Until the citizens living outside can show that they have been paying their taxes, they cannot insist on the exercise and the enjoyment of the right to vote as provided for under Article 42 of the 1992 Constitution.

Indeed, any law which provides for this right without the corresponding duty will be unconstitutional and a complete violation of article 41 of the 1992 Constitution.
THE FUTURE OF THE ROPAB
The implications and ramification of the ROPAB are many and varied, and it would be prudent to make haste slowly. Critics of our position of non-participation in the deliberations on the Bill may ask the question that given all the very valid points that are raised in our position paper, why do we not let our Members of Parliament participate in the proceedings so that the debate may be informed by these points.

Our answer is simple. The Bill is so fundamentally flawed as to make our participation in the debate meaningless. The problem, as admitted in the Memorandum to the Bill itself, is with section 7 of the Bill, but for reasons best known to it, the NPP insists on amending section 8. That is why we are calling for a complete withdrawal of the Bill. After further consultations and considerations, we are certain that what will emerge will be a completely new Bill, so fundamentally and radically different from the current Bill as to make it unrecognizable.
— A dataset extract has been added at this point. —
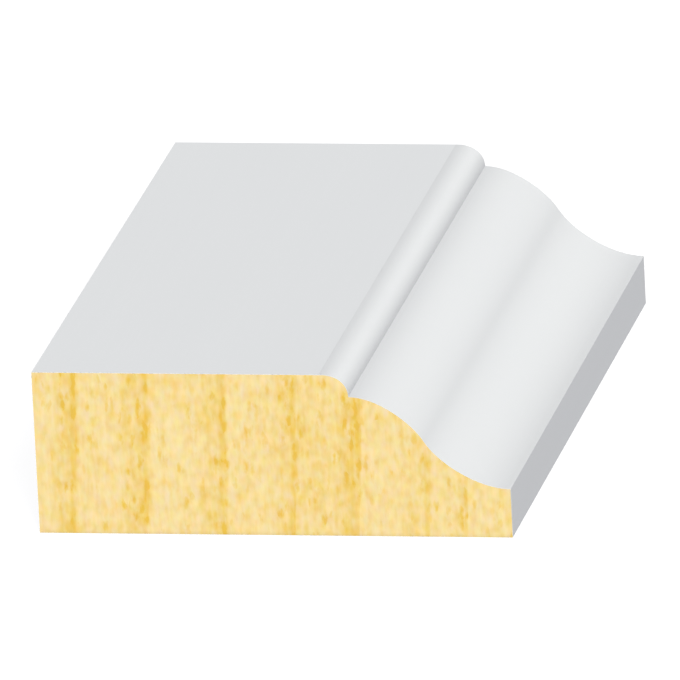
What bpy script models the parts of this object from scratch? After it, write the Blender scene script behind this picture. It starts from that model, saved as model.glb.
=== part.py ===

We wish to assure all our brothers and sisters in the Diaspora that we are committed to their welfare but we are equally determined to ensure the integrity of the electoral process as well as the acceptability of the election results.

For a Bill as fundamental as the ROPAB, anything short of a consensus is ill advised. We hope the NPP Government will take wise counsel and prevent increased political tension and divisiveness in the body politic of Ghana.